Gauthier Guerin works on housing co-operative development and is
a researcher on sustainable economics. He is a project manager at
Co-operatives UK for Student Co-operative Homes, a director of Catalyst Collective Workers Co-op, Rootstock Ltd and an associate consultant at Leeds Community Homes.
How did you get involved in the co-op movement, and in the housing sector?
I didn’t really start in the co-op movement through housing – I was interested in looking at different ways of organising, and organising social needs away from profit making, and towards maximising social outcomes. I got involved in Green Action Food Coop in Leeds as a student. Through that I understood how the consumer-controlled model structurally locks out the profit-making incentive and focuses on maximising the benefit to end users. That was very new to me and revolutionary. It meant there was a positive action, not necessarily just due to individuals being community minded, but one that was structurally embedded.

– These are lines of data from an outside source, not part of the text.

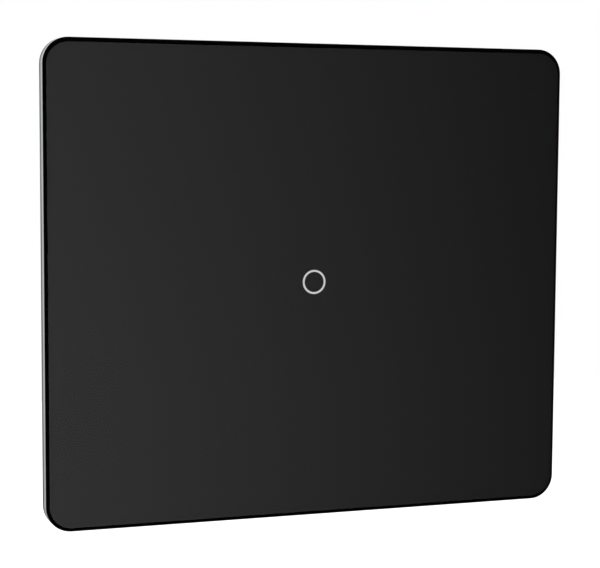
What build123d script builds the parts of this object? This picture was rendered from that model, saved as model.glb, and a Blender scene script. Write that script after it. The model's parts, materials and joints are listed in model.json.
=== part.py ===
from build123d import *
import os
from math import cos, radians, sin, sqrt

# Touch light switch with a glass front that pulls off its wall plate. Heights are measured
# from the wall towards the room, so what sits inside the wall box has a negative height.
# X runs to the right, Z up, and the room is on the -Y side. Sizes are in millimetres.

# Clearances
snug = 0.1                      # fixed pieces that slip into one another
running = 0.05                  # radial gap of pins, shafts and threads
free = 0.3                      # pieces that move past one another

# Cross recesses of the screws
recess_size = 2.0
recess_width = 0.5
recess_depth = 0.6
low_recess_depth = 0.45         # in the low heads of the touch board's screws

# Glass front
panel_width = 98.0
panel_height = 85.0
panel_corner_radius = 4.5
front_depth = 8.5               # wall to the front of the glass
glass_thickness = 1.6
glass_bevel_width = 0.6
glass_bevel_depth = 0.2
print_thickness = 0.1
ring_diameter = 4.0             # to the middle of the ring's line
ring_line = 0.34
ring_depth = 0.15               # engraving in the front of the glass
window_margin = 0.15            # print left open on each side of the ring's line
adhesive_thickness = 0.2

# Aluminium frame behind the glass
bezel_thickness = 1.25
bezel_width = 11.0              # width of the frame's flat band
bezel_opening_radius = 3.0
bezel_lip = 1.0                 # rim outside the adhesive
bezel_edge_break = 0.15
bezel_boss_radius = 2.75
bezel_boss_inset = 4.4          # boss centre from the inside of the skirt
bezel_screw_radius = 1.25
bezel_screw_head_radius = 2.3
bezel_screw_grip = 2.2          # thread inside the boss

# Plastic tray that carries the front's parts
carrier_inset = 2.0             # shadow gap: skirt behind the edge of the glass
carrier_wall = 1.6
carrier_corner_radius = 3.5
carrier_floor = 1.6
skirt_gap = 0.3                 # skirt above the wall
pry_notch_width = 9.0
pry_notch_height = 1.6
guide_pin_radius = 1.5
guide_pin_length = 1.3
guide_pin_x = 30.0
guide_pin_edge = 2.5            # pin centre from the plate's upper or lower edge
magnet_radius = 4.0
magnet_thickness = 1.5
magnet_web = 0.3                # plastic left behind each magnet
magnet_edge = 5.5               # magnet centre from the plate's side
magnet_z = 18.0

# Touch board and what stands on it
touch_board_width = 49.0
touch_board_height = 66.0
touch_board_thickness = 1.0
touch_board_corner_radius = 2.0
touch_screw_radius = 1.0
touch_screw_grip = 1.4
touch_screw_head_radius = 1.9
touch_screw_head_height = 0.8
touch_screw_edge = 2.0          # screw centre from the board's short edge
touch_screw_x = 20.0
spring_wire = 0.5
spring_radius = 4.6
spring_turns = 3
spring_end_gap = 0.02           # wire to board and print
light_guide_radius = 2.7
light_guide_bore = 1.45
led_length = 1.6
led_width = 0.8
led_height = 0.6
led_lens_radius = 0.28
led_lens_height = 0.15
touch_chip_length = 4.9
touch_chip_width = 3.9
touch_chip_height = 1.5
touch_chip_place = (0.0, 13.0)

# Plug and socket between the two boards
pin_count = 5
pin_pitch = 2.54
pin_side = 0.64
pin_solder = 0.5                # pin standing out of the touch board
pin_reach = 4.6                 # pin inside the socket
plug_width = 2.5
plug_x = 18.6
plug_z = 2.0
plug_gap = 0.4                  # strip to socket
contact_side = 1.5
contact_wall = 0.2
contact_tail = 0.9              # contact standing out behind the power board

# Steel plate on the wall
plate_gap = 3.4                 # plate edge to the inside of the skirt
plate_thickness = 1.2
plate_corner_radius = 3.0
box_screw_spacing = 60.3
box_slot_width = 4.2
box_slot_length = 8.0
box_screw_room_width = 74.0     # room in the tray for both screw heads
box_screw_room_height = 11.0

# Module in the wall box
module_width = 46.0
module_height = 46.0
module_corner_cut = 7.0
module_wall = 1.5
module_floor = 1.5
module_edge = 1.0               # break along the edges of its back
label_width = 30.0              # bare recess on its back
label_height = 16.0
label_z = 7.0
label_depth = 0.3
flange_thickness = 1.2
flange_overhang = 2.0
ear_radius = 3.0
ear_x = 10.0
ear_rise = 0.8                  # ear centre beyond the flange
module_screw_radius = 1.25
module_screw_head_radius = 2.3
cover_leg = 2.0
cover_leg_x = 16.0
cover_leg_z = 13.0
socket_recess = 1.6             # socket below the front of the cover
socket_height = 5.0
board_thickness = 1.6
board_gap = 0.25
board_screw_radius = 1.0
board_screw_head_radius = 1.9
board_screw_head_height = 1.2
board_screw_grip = 4.0
board_post_radius = 2.4
board_post_inset = 2.1          # post centre from the housing's inner wall
side_post_z = -7.0
top_post_x = 8.0
lead_radius = 0.35
lead_stub = 1.0                 # lead standing out of the board's front

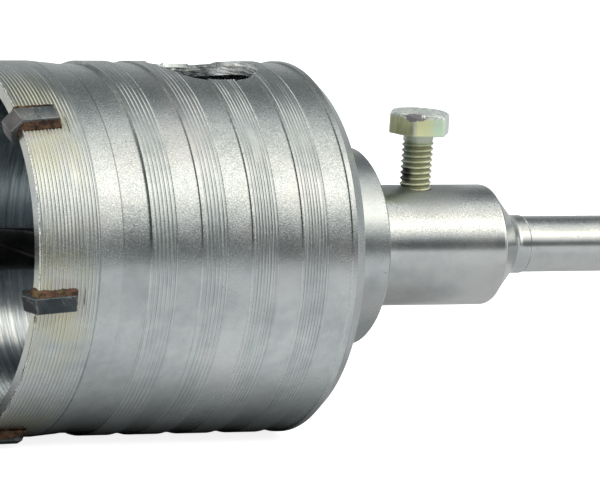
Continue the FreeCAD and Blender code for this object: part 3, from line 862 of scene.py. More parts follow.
@dataclass(frozen=True)
class YellowZinc:
    """Yellow-passivated zinc: olive, straw and mint by turns, dust, painted shade and glint, a bare
    dark patch.
    """

    name: str
    seat: float = SIZES.bolt_seat
    olive_dark: Colour = (0.49, 0.48, 0.27)
    olive_light: Colour = (0.60, 0.65, 0.41)
    straw: Colour = (0.83, 0.86, 0.51)
    mint: Colour = (0.70, 0.89, 0.68)
    blue: Colour = (0.78, 0.84, 0.86)
    corner: Colour = (0.80, 0.86, 0.83)
    top_dark: Colour = (0.55, 0.63, 0.61)
    top_light: Colour = (0.96, 0.98, 0.96)
    bare: Colour = (0.30, 0.285, 0.30)
    thread_dark: Colour = (0.60, 0.62, 0.42)
    thread_light: Colour = (0.74, 0.77, 0.58)
    root_shade: Colour = (0.23, 0.235, 0.13)
    neck: Colour = (0.50, 0.57, 0.51)
    shadow: Colour = (0.12, 0.16, 0.17)
    dark_blot: Colour = (0.012, 0.014, 0.014)
    dust: Colour = (0.24, 0.22, 0.15)
    patch_place: tuple[float, float, float] = (-2.75, -4.5, 23.4)

    def material(self) -> bpy.types.Material:
        """The finish as a material."""
        tree = FinishTree(self.name)
        x, y, z = tree.place()
        side = x - SIZES.bolt_place
        where = (side, y, z)
        grain = tree.speckle(where, 0.3, 3.0, 0.65)
        cloud = tree.speckle(where, 2.0, 3.0, 0.6)
        film = tree.speckle(where, 3.6, 2.0, 0.5)
        outward = (side * side + y * y) ** 0.5
        streak = tree.noise(tree.vector(side / 0.5, y / 0.5, z / 5.0), 2.0, 0.6)
        turn = side * 0.6 + film * 3.0
        olive = tree.mix(streak.rise(0.36, 0.64), self.olive_dark, self.olive_light)
        colour = tree.mix(turn.rise(-0.9, 0.0), olive, self.straw)
        colour = tree.mix(turn.rise(0.9, 2.0), colour, self.mint)
        colour = tree.mix(turn.rise(3.0, 4.2), colour, self.blue)
        # Painted highlight along the head's corners and its lower edge.
        edge = outward.rise(SIZES.head_corner - 0.035, SIZES.head_corner - 0.008)
        edge = edge + z.rise(self.seat + 0.35, self.seat + 0.15)
        colour = tree.mix(edge * 0.55, colour, self.corner)
        top = z.rise(self.seat + 2.9, self.seat + 3.6)
        speck = tree.speckle(where, 0.9, 3.0, 0.65).rise(0.44, 0.56)
        colour = tree.mix(top * 0.9, colour, tree.mix(speck, self.top_dark, self.top_light))
        colour = tree.mix(self.bare_patch(where, grain, cloud), colour, self.bare)
        thread = z.rise(self.seat - 0.1, self.seat - 0.4)
        worn = tree.mix(cloud.rise(0.35, 0.65), self.thread_dark, self.thread_light)
        colour = tree.mix(thread, colour, worn)
        # Painted shade in the roots of the lower thread.
        root = outward.rise(SIZES.thread_radius - 0.08, SIZES.thread_radius - 0.30) * thread
        colour = tree.mix(root * z.rise(18.8, 18.2) * 0.85, colour, self.root_shade)
        colour = tree.mix(thread * z.rise(18.4, 18.8) * 0.6, colour, self.neck)
        dark_side = side.rise(-1.5, -2.5) * thread * z.rise(19.5, 18.0)
        colour = tree.mix(dark_side * 0.5, colour, self.shadow)
        # A near-black blot low on the thread's left side, just above the hub.
        level = z + (cloud - 0.5) * 1.6
        low = level.rise(14.3, 13.7) * level.rise(11.5, 12.2) * side.rise(-1.6, -2.3) * thread
        colour = tree.mix(low * 0.85, colour, self.dark_blot)
        colour = tree.mix(grain.rise(0.62, 0.74) * 0.3, colour, self.dust)
        height = grain * 0.6 + cloud * 0.4
        return tree.finish(Base_Color=colour, Metallic=0.85, Roughness=0.28 + grain * 0.2,
                           Normal=tree.bump(height, 0.05))

    def bare_patch(self, where: Place, grain: Term, cloud: Term) -> Term:
        """Share of the dull patch rubbed bare on the head's chamfer, on the near side."""
        across, away, low = (part - middle for part, middle in zip(where, self.patch_place))
        reach = (across * across * 0.2 + away * away * 0.2 + low * low * 1.9) ** 0.5
        return (reach + (grain - 0.5) * 1.2 + (cloud - 0.5) * 2.2).rise(1.0, 0.9)


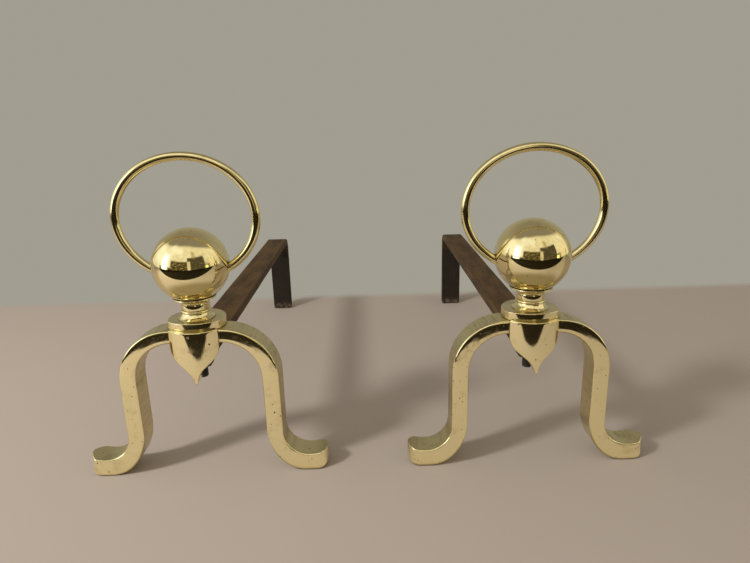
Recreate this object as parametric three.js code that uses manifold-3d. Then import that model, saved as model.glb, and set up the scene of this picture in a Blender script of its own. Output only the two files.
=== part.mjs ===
// Pair of ring-and-ball andirons: two free-standing supports for the fuel of an open hearth.
// Each one has a brass front of arched legs, a round plinth with a bowed front and a pendant drop,
// a turned base ring and neck, a ball and a ring. An iron tie rod draws that stack together: it
// screws into the ball at its top, and a square nut on its lower end holds the iron billet bar up
// against the legs. The bar carries the fuel and bends down to its own rear leg.
// Millimetres, +Z up, +Y towards the back of the hearth. The origin is on the hearth, in the
// middle of the pair. Each andiron is drawn with its axis at x = 0 and the legs' front at y = 0.

import * as THREE from 'three';
import { mergeVertices } from 'three/addons/utils/BufferGeometryUtils.js';
import Module from 'manifold-3d';

const wasm = await Module();
wasm.setup();

// Places shared by the whole andiron
const AXIS_SPACING = 309;
const AXIS_Y = 16;
const TOUCH_GAP = 0.3;

// Leg casting: an arch with two legs and turned-out feet
const LEG_DEPTH = 26;
const ARCH_TOP = 147.5;
const ARCH_UNDER = 135;
const ARCH_FLAT = 24;
const SHOULDER_R = 50;
const CROTCH_X = 22;
const SHIN_IN = 58.3;
const FOOT_TOP = 17.3;
const ANKLE_R = 24;
const TOE_END = 115.2;
const TOE_SWEEP_R = 44;
const TOE_NOSE_X = 103;
const TOE_NOSE_RISE = 7.5;
const HEEL_X = 94;
const HEEL_RISE = 46;
const TOE_PLAN_R = 9;
const LEG_EDGE = 1.8;
const SEAT_HALF = 19;

// Billet bar with its rear leg
const BAR_TOP = 130.8;
const BAR_THICK = 10.4;
const BAR_HALF_WIDTH = 16;
const BAR_FRONT = 0.6;
const BAR_BACK = 518.4;
const BAR_BEND_R = 9;
const BAR_EDGE = 0.9;
const BAR_SET_DOWN = 0.4;
const BAR_SHOULDER = 27;
const REAR_FOOT_R = 4;

// Round plinth, its front cut back to a bow, on the top of a pendant drop with a bow of its own
const PLINTH_TOP = 155.4;
const PLINTH_R = 26;
const PLINTH_BOW_R = 34.5;
const PLINTH_APEX = -5;
const PLINTH_EDGE = 0.8;
const LEDGE_TOP = 148.6;
const LEDGE_BACK = 8;
const DROP_BOW_R = 30;
const DROP_APEX = -11;
const DROP_HALF = 22.2;
const DROP_SHOULDER = 133;
const DROP_SHOULDER_PULL = 122;
const DROP_WAIST = { x: 7.2, z: 112 };
const DROP_WAIST_PULL = { x: 13, z: 118 };
const DROP_TIP = 99.3;
const DROP_TIP_HALF = 0.8;
const DROP_TIP_PULL = { x: 3.8, z: 108 };

// Turned pieces on the axis
const BASE_R = 16.5;
const BASE_RIM = 0.8;
const BASE_WAIST_R = 12.3;
const BEAD_BOTTOM = 161.2;
const BEAD_R = 13.5;
const NECK_BOTTOM = 164.2;
const NECK_R = 12.7;
const NECK_SWELL = 0.5;
const NECK_FLARE_BOTTOM = 170.5;
const COLLAR_R = 19.6;
const COLLAR_LIP = 1.1;
const COLLAR_EDGE = 1.2;
const BALL_Z = 205;
const BALL_R = 34;
const BALL_FLAT_R = 9;

// Ring: a round rod bent to an oval, its two ends let into the ball
const RING_Z = 247;
const RING_HALF_WIDTH = 62;
const RING_HALF_HEIGHT = 54;
const RING_ROD_R = 4;
const RING_END_ANGLE = THREE.MathUtils.degToRad(70);
const SOCKET_END_ANGLE = THREE.MathUtils.degToRad(72);
const SOCKET_MOUTH_ANGLE = THREE.MathUtils.degToRad(44);

// Tie rod with its washer and square nut
const ROD_R = 4.75;
const ROD_BOTTOM = 96;
const ROD_TOP = 192;
const ROD_CHAMFER = 0.8;
const BORE_R = 5.5;
const TAPPED_R = ROD_R + TOUCH_GAP;
const BALL_BORE_TOP = 194;
const WASHER_R = 12.5;
const WASHER_THICK = 2.4;
const NUT_ACROSS = 19;
const NUT_THICK = 9;
const NUT_CORNER_R = 11.8;
const NUT_CORNER_FALL = 1.9;

// How far a cutting tool runs past the face that it cuts through
const PAST = 1;

// Fineness of the facets
const ARC_STEPS = 5;
const PLAN_STEPS = 14;
const TOE_PLAN_STEPS = 7;
const TURNED_STEPS = 4;
const TURN_STEPS = 24;
const BALL_STEPS = 32;
const RING_STEPS = 48;
const RING_SIDES = 12;
const SOCKET_STEPS = 8;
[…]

I was invited to a Radical Routes gathering, where I learned how those principles and ideas could be linked to housing and ethical investment. Then I moved into a housing co-op in Leeds and learned about legal structure, governance, financial models – for housing and for other types of co-ops, and became a co-op advisor at Catalyst Collective.
How was the response to the Student Co-op Homes share offer, and what is the next step?
Student Co-op Homes is an innovative model for which we got a really good response, from the co-op movement and from other ethical investors. The final figure is £320,000, more than three times our minimum target. There is a lot of support, definitely from the co-op sector, but I think it has also reached out beyond the movement; people who are sensitive to issues around student housing and higher education have engaged with it. We intend to do analysis of the support to help us raise more through this mechanism.
The next step is spending the money – we’re going to assess and revise our financial plan, purchase some properties – there is one lined up in Glasgow – continue our internal development, and get ready for another funding enterprise.
What are the challenges facing the housing co-op sector?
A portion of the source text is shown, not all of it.